= Task =
Restate, word for word, every line of the data.

= Collected material =
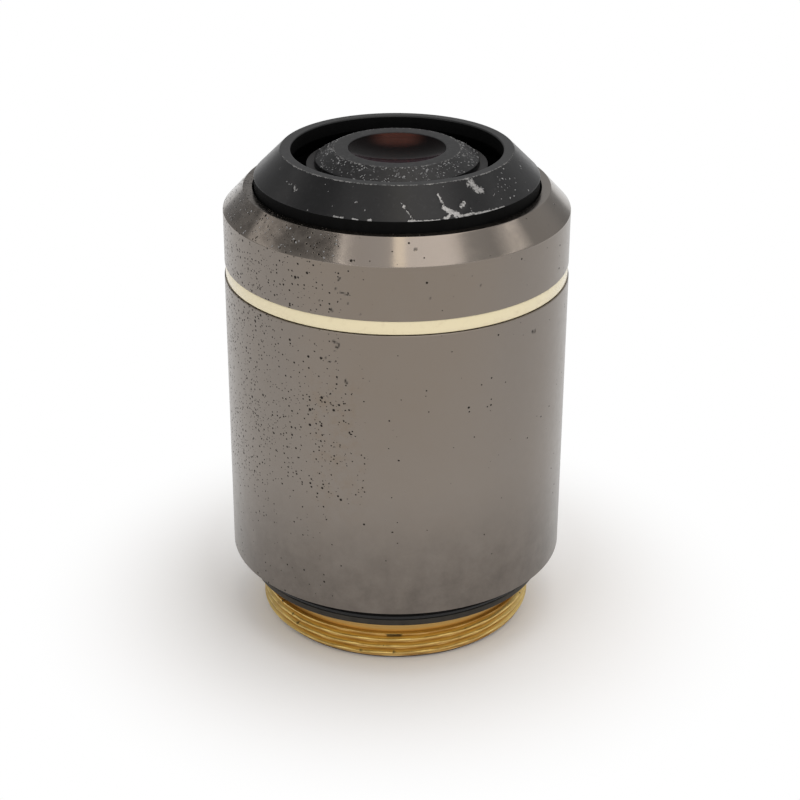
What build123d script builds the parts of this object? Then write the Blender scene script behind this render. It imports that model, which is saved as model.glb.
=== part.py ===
"""Microscope objective for reflected bright-field and dark-field work, long working distance.

Millimetres, +Z up. The origin is the centre of the rear end face of the mounting thread, so the
objective stands on its thread with the nose up. Every turned piece is drawn as its half section,
radius against height, and spun about Z. Radii build up from the front lens outwards, and heights
from the thread up through the stack of lens cells to the nose.
"""
from build123d import *
from math import copysign, sqrt
import os

os.makedirs("parts", exist_ok=True)

# Clearances between pieces that screw, slide or drop into each other, on the radius
screw_fit = 0.05
bore_fit = 0.02
slip_fit = 0.03
edge_break = 0.12

# Front lens, a thick meniscus with a stepped ground edge. A curve above zero has its centre
# behind the surface, here and in every other lens.
front_lens_recess = 0.05
front_lens_radius = 4.3
front_lens_step = 1.3
front_lens_land = 0.25
front_lens_cone = 0.85
front_lens_thickness = 4.1
front_lens_front_curve = -14.0
front_lens_rear_curve = -7.2

# Second lens, its spacer and its screw ring
second_lens_step = 0.6
second_lens_air = 0.35
second_lens_thickness = 3.0
second_lens_front_curve = -25.0
second_lens_rear_curve = -9.0
front_spacer_seat = 0.15
second_ring_wall = 0.6
second_ring_height = 1.0

# Cemented groups behind the nose cell, from the front. Each has the radius of its ground edge,
# the radii of curvature of its surfaces, and its glasses with the thickness where they are thinnest.
lens_groups = {
    "front_doublet": {
        "edge": 6.4,
        "curves": (16.0, -10.5, -30.0),
        "glasses": {"front_doublet_crown": 0.7, "front_doublet_flint": 1.2},
    },
    "triplet": {
        "edge": 5.8,
        "curves": (15.0, -10.0, 12.0, -20.0),
        "glasses": {"triplet_front_crown": 0.6, "triplet_flint": 1.0, "triplet_rear_crown": 0.8},
    },
    "middle_doublet": {
        "edge": 4.9,
        "curves": (13.0, -9.0, -60.0),
        "glasses": {"middle_doublet_crown": 0.6, "middle_doublet_flint": 1.0},
    },
    "meniscus_front": {
        "edge": 3.6,
        "curves": (7.0, -40.0, 4.8),
        "glasses": {"meniscus_front_crown": 1.5, "meniscus_front_flint": 1.0},
    },
    "meniscus_rear": {
        "edge": 3.1,
        "curves": (-4.0, 15.0, -6.5),
        "glasses": {"meniscus_rear_flint": 1.0, "meniscus_rear_crown": 1.3},
    },
}
cell_air = 0.2
cell_lip_width = 0.45
cell_lip_height = 0.45

# Nose cell, which holds the two front lenses and slides into the lens tube
nose_cell_wall = 1.05
nose_land_width = 1.32
nose_cone_height = 0.9
nose_reach = 1.4
nose_guide_length = 6.7
nose_flange_height = 1.2

# Lens tube
tube_nose_wall = 0.7
tube_nose_length = 4.7
tube_cone_height = 1.6
tube_shoulder_width = 0.7
tube_tail_wall = 0.9
tube_seat_width = 0.5
tube_tail_reach = 4.96
tube_tail_margin = 0.8

# Rear stop, rear ring, and the screws that centre the triplet
stop_thickness = 0.4
stop_aperture_radius = 1.6
rear_ring_height = 1.4
rear_ring_width = 2.75
notch_width = 1.2
notch_depth = 0.6
centring_screw_radius = 0.7
centring_screw_count = 3
centring_screw_sink = 0.1
centring_slot_width = 0.25
centring_slot_depth = 0.4

# Spider that hangs the lens tube in the body tube, and its lock ring
spider_height = 2.4
spider_hub_wall = 0.93
spider_rim_width = 1.15
spider_arm_width = 2.2
spider_arm_count = 3
lock_ring_wall = 0.75
lock_ring_height = 1.5

# Body tube, with the dark-field channel between it and the lens tube
channel_width = 2.9
body_wall = 1.6
collar_step = 0.3
collar_length = 3.1
spider_ledge = 0.8

# Mounting thread, drawn at its crests, and the brass spigot above it
thread_step = 0.05
thread_length = 3.4
thread_lead_in = 0.7
undercut_length = 1.1
undercut_depth = 0.65
spigot_length = 5.1
spigot_recess = 0.1
mount_wall = 1.65

# Parfocal ring, whose lower face seats on the nosepiece
parfocal_width = 0.8
parfocal_height = 0.6

# Outer sleeves and the colour band between them
sleeve_wall = 1.55
skirt_length = 1.5
front_sleeve_setback = 0.04
front_sleeve_length = 8.08
front_wall = 3.68
front_wall_gap = 0.05
shoulder_width = 1.84
shoulder_drop = 1.97
band_setback = 0.06
band_height = 1.23
band_wall = 0.75
band_gap = 0.05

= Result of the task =
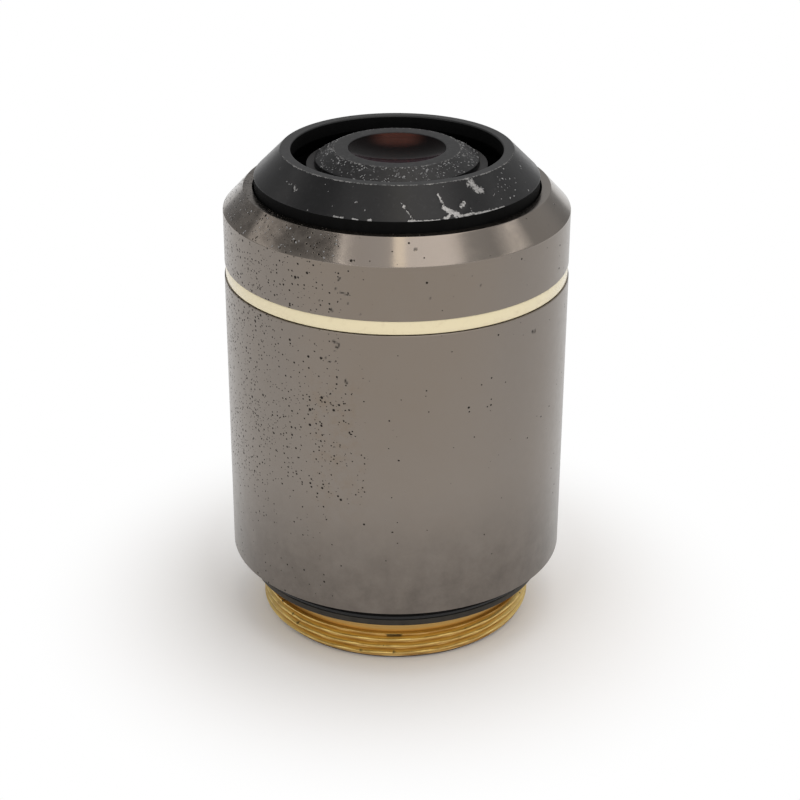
What build123d script builds the parts of this object? Then write the Blender scene script behind this render. It imports that model, which is saved as model.glb.
=== part.py ===
"""Microscope objective for reflected bright-field and dark-field work, long working distance.

Millimetres, +Z up. The origin is the centre of the rear end face of the mounting thread, so the
objective stands on its thread with the nose up. Every turned piece is drawn as its half section,
radius against height, and spun about Z. Radii build up from the front lens outwards, and heights
from the thread up through the stack of lens cells to the nose.
"""
from build123d import *
from math import copysign, sqrt
import os

os.makedirs("parts", exist_ok=True)

# Clearances between pieces that screw, slide or drop into each other, on the radius
screw_fit = 0.05
bore_fit = 0.02
slip_fit = 0.03
edge_break = 0.12

# Front lens, a thick meniscus with a stepped ground edge. A curve above zero has its centre
# behind the surface, here and in every other lens.
front_lens_recess = 0.05
front_lens_radius = 4.3
front_lens_step = 1.3
front_lens_land = 0.25
front_lens_cone = 0.85
front_lens_thickness = 4.1
front_lens_front_curve = -14.0
front_lens_rear_curve = -7.2

# Second lens, its spacer and its screw ring
second_lens_step = 0.6
second_lens_air = 0.35
second_lens_thickness = 3.0
second_lens_front_curve = -25.0
second_lens_rear_curve = -9.0
front_spacer_seat = 0.15
second_ring_wall = 0.6
second_ring_height = 1.0

# Cemented groups behind the nose cell, from the front. Each has the radius of its ground edge,
# the radii of curvature of its surfaces, and its glasses with the thickness where they are thinnest.
lens_groups = {
    "front_doublet": {
        "edge": 6.4,
        "curves": (16.0, -10.5, -30.0),
        "glasses": {"front_doublet_crown": 0.7, "front_doublet_flint": 1.2},
    },
    "triplet": {
        "edge": 5.8,
        "curves": (15.0, -10.0, 12.0, -20.0),
        "glasses": {"triplet_front_crown": 0.6, "triplet_flint": 1.0, "triplet_rear_crown": 0.8},
    },
    "middle_doublet": {
        "edge": 4.9,
        "curves": (13.0, -9.0, -60.0),
        "glasses": {"middle_doublet_crown": 0.6, "middle_doublet_flint": 1.0},
    },
    "meniscus_front": {
        "edge": 3.6,
        "curves": (7.0, -40.0, 4.8),
        "glasses": {"meniscus_front_crown": 1.5, "meniscus_front_flint": 1.0},
    },
    "meniscus_rear": {
        "edge": 3.1,
        "curves": (-4.0, 15.0, -6.5),
        "glasses": {"meniscus_rear_flint": 1.0, "meniscus_rear_crown": 1.3},
    },
}
cell_air = 0.2
cell_lip_width = 0.45
cell_lip_height = 0.45

# Nose cell, which holds the two front lenses and slides into the lens tube
nose_cell_wall = 1.05
nose_land_width = 1.32
nose_cone_height = 0.9
nose_reach = 1.4
nose_guide_length = 6.7
nose_flange_height = 1.2

# Lens tube
tube_nose_wall = 0.7
tube_nose_length = 4.7
tube_cone_height = 1.6
tube_shoulder_width = 0.7
tube_tail_wall = 0.9
tube_seat_width = 0.5
tube_tail_reach = 4.96
tube_tail_margin = 0.8

# Rear stop, rear ring, and the screws that centre the triplet
stop_thickness = 0.4
stop_aperture_radius = 1.6
rear_ring_height = 1.4
rear_ring_width = 2.75
notch_width = 1.2
notch_depth = 0.6
centring_screw_radius = 0.7
centring_screw_count = 3
centring_screw_sink = 0.1
centring_slot_width = 0.25
centring_slot_depth = 0.4

# Spider that hangs the lens tube in the body tube, and its lock ring
spider_height = 2.4
spider_hub_wall = 0.93
spider_rim_width = 1.15
spider_arm_width = 2.2
spider_arm_count = 3
lock_ring_wall = 0.75
lock_ring_height = 1.5

# Body tube, with the dark-field channel between it and the lens tube
channel_width = 2.9
body_wall = 1.6
collar_step = 0.3
collar_length = 3.1
spider_ledge = 0.8

# Mounting thread, drawn at its crests, and the brass spigot above it
thread_step = 0.05
thread_length = 3.4
thread_lead_in = 0.7
undercut_length = 1.1
undercut_depth = 0.65
spigot_length = 5.1
spigot_recess = 0.1
mount_wall = 1.65

# Parfocal ring, whose lower face seats on the nosepiece
parfocal_width = 0.8
parfocal_height = 0.6

# Outer sleeves and the colour band between them
sleeve_wall = 1.55
skirt_length = 1.5
front_sleeve_setback = 0.04
front_sleeve_length = 8.08
front_wall = 3.68
front_wall_gap = 0.05
shoulder_width = 1.84
shoulder_drop = 1.97
band_setback = 0.06
band_height = 1.23
band_wall = 0.75
band_gap = 0.05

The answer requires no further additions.